--- Begin STORED DATA ---

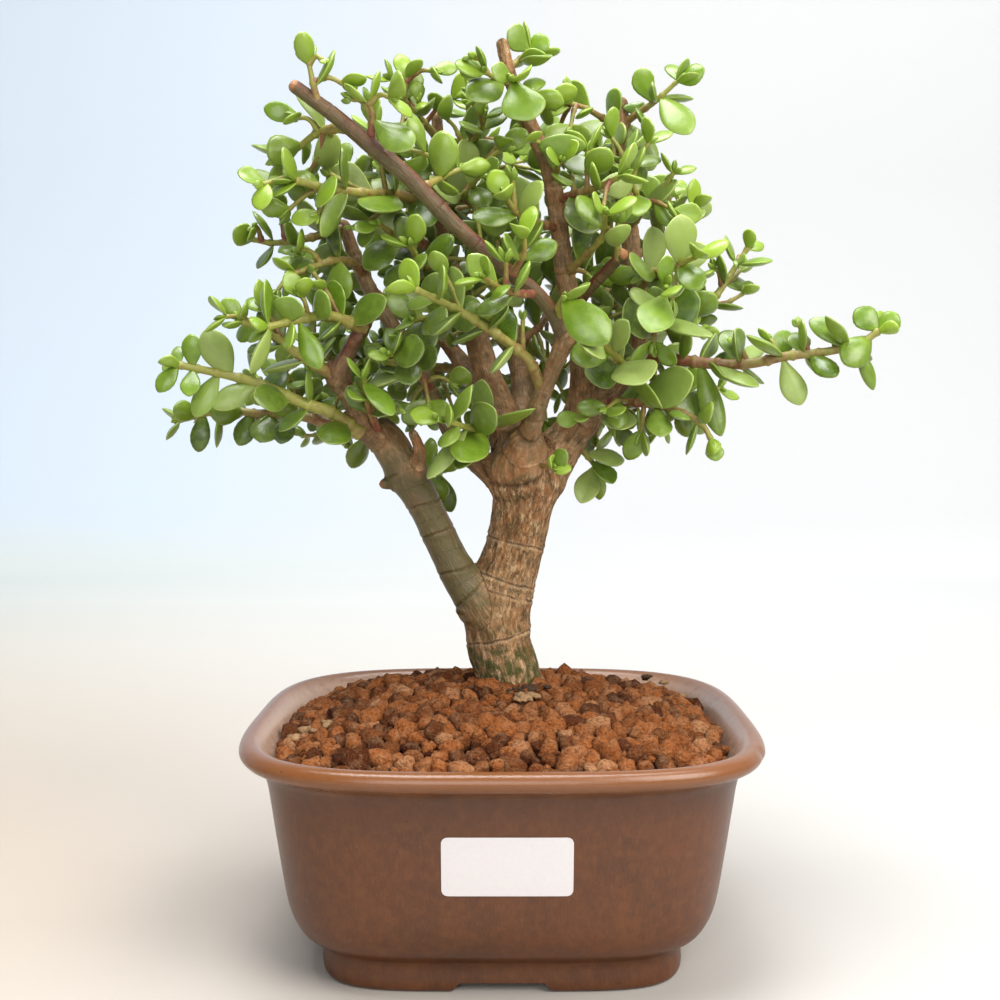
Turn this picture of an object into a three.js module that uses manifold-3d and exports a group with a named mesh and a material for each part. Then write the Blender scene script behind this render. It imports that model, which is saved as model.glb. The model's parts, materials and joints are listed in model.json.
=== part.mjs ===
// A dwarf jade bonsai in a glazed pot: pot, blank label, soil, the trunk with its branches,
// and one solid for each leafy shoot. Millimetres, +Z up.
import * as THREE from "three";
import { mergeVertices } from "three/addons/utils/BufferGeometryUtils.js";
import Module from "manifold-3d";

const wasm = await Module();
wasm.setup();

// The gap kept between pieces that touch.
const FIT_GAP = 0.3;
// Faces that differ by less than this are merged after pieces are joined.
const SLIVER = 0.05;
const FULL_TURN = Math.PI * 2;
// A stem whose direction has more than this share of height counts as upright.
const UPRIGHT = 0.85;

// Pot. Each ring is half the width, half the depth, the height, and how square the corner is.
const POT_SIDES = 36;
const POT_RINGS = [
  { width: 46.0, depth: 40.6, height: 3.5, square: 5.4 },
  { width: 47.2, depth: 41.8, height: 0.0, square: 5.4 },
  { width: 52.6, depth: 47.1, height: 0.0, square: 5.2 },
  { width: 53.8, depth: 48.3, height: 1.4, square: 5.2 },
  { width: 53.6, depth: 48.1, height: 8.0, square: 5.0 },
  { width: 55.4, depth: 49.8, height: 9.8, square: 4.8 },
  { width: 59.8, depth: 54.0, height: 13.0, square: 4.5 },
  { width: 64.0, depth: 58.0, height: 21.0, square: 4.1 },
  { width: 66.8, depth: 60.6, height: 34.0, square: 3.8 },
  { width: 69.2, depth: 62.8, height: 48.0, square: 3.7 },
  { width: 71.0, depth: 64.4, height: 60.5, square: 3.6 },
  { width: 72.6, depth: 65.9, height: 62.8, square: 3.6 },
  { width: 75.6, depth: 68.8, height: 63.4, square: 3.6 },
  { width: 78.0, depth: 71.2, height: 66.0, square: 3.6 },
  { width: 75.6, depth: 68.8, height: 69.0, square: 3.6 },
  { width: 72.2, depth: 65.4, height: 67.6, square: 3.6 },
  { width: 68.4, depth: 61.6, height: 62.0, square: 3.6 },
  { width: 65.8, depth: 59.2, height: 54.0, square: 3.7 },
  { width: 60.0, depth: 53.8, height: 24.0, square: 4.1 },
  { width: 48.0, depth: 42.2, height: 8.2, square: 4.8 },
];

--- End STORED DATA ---

TASK GOAL >>
Repeat the material word for word, in full.

TASK RESPONSE >>
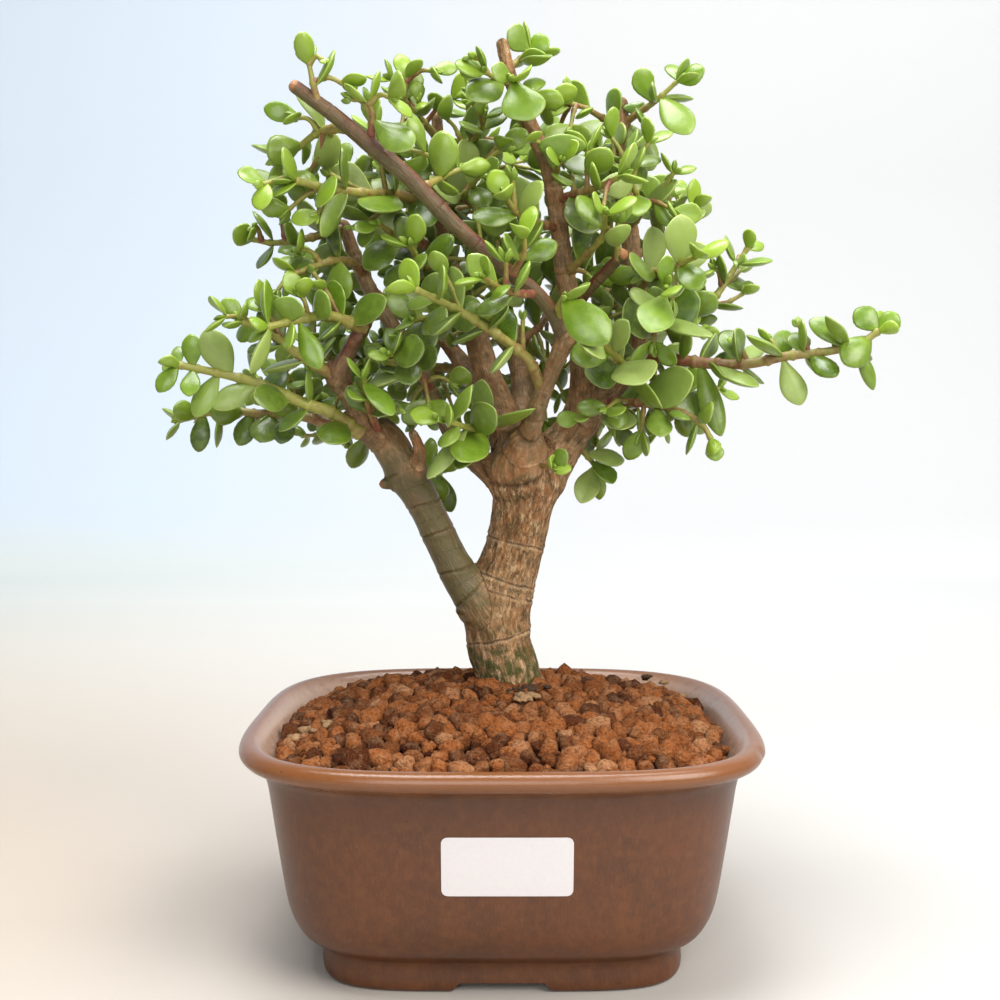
Turn this picture of an object into a three.js module that uses manifold-3d and exports a group with a named mesh and a material for each part. Then write the Blender scene script behind this render. It imports that model, which is saved as model.glb. The model's parts, materials and joints are listed in model.json.
=== part.mjs ===
// A dwarf jade bonsai in a glazed pot: pot, blank label, soil, the trunk with its branches,
// and one solid for each leafy shoot. Millimetres, +Z up.
import * as THREE from "three";
import { mergeVertices } from "three/addons/utils/BufferGeometryUtils.js";
import Module from "manifold-3d";

const wasm = await Module();
wasm.setup();

// The gap kept between pieces that touch.
const FIT_GAP = 0.3;
// Faces that differ by less than this are merged after pieces are joined.
const SLIVER = 0.05;
const FULL_TURN = Math.PI * 2;
// A stem whose direction has more than this share of height counts as upright.
const UPRIGHT = 0.85;

// Pot. Each ring is half the width, half the depth, the height, and how square the corner is.
const POT_SIDES = 36;
const POT_RINGS = [
  { width: 46.0, depth: 40.6, height: 3.5, square: 5.4 },
  { width: 47.2, depth: 41.8, height: 0.0, square: 5.4 },
  { width: 52.6, depth: 47.1, height: 0.0, square: 5.2 },
  { width: 53.8, depth: 48.3, height: 1.4, square: 5.2 },
  { width: 53.6, depth: 48.1, height: 8.0, square: 5.0 },
  { width: 55.4, depth: 49.8, height: 9.8, square: 4.8 },
  { width: 59.8, depth: 54.0, height: 13.0, square: 4.5 },
  { width: 64.0, depth: 58.0, height: 21.0, square: 4.1 },
  { width: 66.8, depth: 60.6, height: 34.0, square: 3.8 },
  { width: 69.2, depth: 62.8, height: 48.0, square: 3.7 },
  { width: 71.0, depth: 64.4, height: 60.5, square: 3.6 },
  { width: 72.6, depth: 65.9, height: 62.8, square: 3.6 },
  { width: 75.6, depth: 68.8, height: 63.4, square: 3.6 },
  { width: 78.0, depth: 71.2, height: 66.0, square: 3.6 },
  { width: 75.6, depth: 68.8, height: 69.0, square: 3.6 },
  { width: 72.2, depth: 65.4, height: 67.6, square: 3.6 },
  { width: 68.4, depth: 61.6, height: 62.0, square: 3.6 },
  { width: 65.8, depth: 59.2, height: 54.0, square: 3.7 },
  { width: 60.0, depth: 53.8, height: 24.0, square: 4.1 },
  { width: 48.0, depth: 42.2, height: 8.2, square: 4.8 },
];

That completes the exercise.